• EXERCISE TASK
Reproduce the top of the data verbatim, through and including the line that contains "view_lens = 543.4".

****

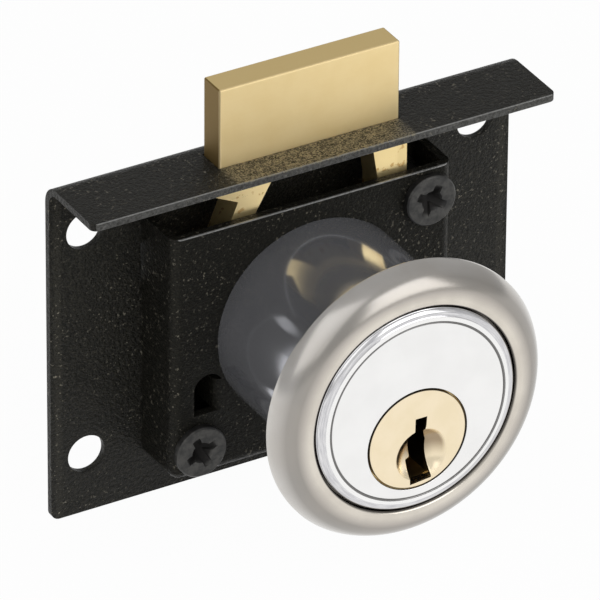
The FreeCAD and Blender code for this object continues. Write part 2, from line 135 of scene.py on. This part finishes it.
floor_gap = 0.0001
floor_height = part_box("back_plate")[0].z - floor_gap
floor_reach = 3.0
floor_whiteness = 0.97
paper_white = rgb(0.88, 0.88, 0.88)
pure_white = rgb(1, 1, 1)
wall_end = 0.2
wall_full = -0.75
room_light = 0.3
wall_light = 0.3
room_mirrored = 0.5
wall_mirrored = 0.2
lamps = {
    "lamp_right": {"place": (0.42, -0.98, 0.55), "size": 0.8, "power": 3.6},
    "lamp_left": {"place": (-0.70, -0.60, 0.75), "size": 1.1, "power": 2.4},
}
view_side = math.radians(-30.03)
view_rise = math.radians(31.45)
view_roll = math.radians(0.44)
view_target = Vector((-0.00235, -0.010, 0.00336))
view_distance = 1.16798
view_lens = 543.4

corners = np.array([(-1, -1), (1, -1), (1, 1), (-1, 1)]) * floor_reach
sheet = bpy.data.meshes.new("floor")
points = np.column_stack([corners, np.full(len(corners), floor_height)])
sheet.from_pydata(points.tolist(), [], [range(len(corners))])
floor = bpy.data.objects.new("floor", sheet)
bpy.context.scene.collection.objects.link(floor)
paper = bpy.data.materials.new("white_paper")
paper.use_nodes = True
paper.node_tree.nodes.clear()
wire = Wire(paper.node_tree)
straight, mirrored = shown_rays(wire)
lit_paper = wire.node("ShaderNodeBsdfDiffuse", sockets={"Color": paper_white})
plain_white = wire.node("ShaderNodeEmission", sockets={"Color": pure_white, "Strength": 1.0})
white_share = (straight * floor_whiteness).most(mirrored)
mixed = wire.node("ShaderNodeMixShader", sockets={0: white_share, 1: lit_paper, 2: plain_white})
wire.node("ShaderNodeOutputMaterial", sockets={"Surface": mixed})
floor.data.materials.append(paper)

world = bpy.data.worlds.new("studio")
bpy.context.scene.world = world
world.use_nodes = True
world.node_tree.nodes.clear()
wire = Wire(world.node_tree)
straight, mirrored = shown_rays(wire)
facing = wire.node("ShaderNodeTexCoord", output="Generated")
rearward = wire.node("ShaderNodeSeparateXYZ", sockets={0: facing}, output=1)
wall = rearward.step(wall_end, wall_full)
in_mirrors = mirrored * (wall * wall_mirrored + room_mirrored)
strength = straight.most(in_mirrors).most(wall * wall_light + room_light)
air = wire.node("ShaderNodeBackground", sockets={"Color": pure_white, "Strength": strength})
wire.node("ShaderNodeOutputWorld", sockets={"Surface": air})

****

• RESULT FOR THIS EXERCISE
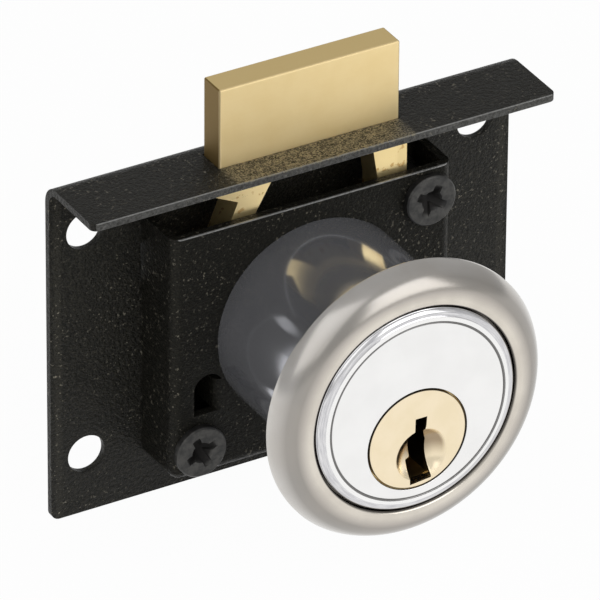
The FreeCAD and Blender code for this object continues. Write part 2, from line 135 of scene.py on. This part finishes it.
floor_gap = 0.0001
floor_height = part_box("back_plate")[0].z - floor_gap
floor_reach = 3.0
floor_whiteness = 0.97
paper_white = rgb(0.88, 0.88, 0.88)
pure_white = rgb(1, 1, 1)
wall_end = 0.2
wall_full = -0.75
room_light = 0.3
wall_light = 0.3
room_mirrored = 0.5
wall_mirrored = 0.2
lamps = {
    "lamp_right": {"place": (0.42, -0.98, 0.55), "size": 0.8, "power": 3.6},
    "lamp_left": {"place": (-0.70, -0.60, 0.75), "size": 1.1, "power": 2.4},
}
view_side = math.radians(-30.03)
view_rise = math.radians(31.45)
view_roll = math.radians(0.44)
view_target = Vector((-0.00235, -0.010, 0.00336))
view_distance = 1.16798
view_lens = 543.4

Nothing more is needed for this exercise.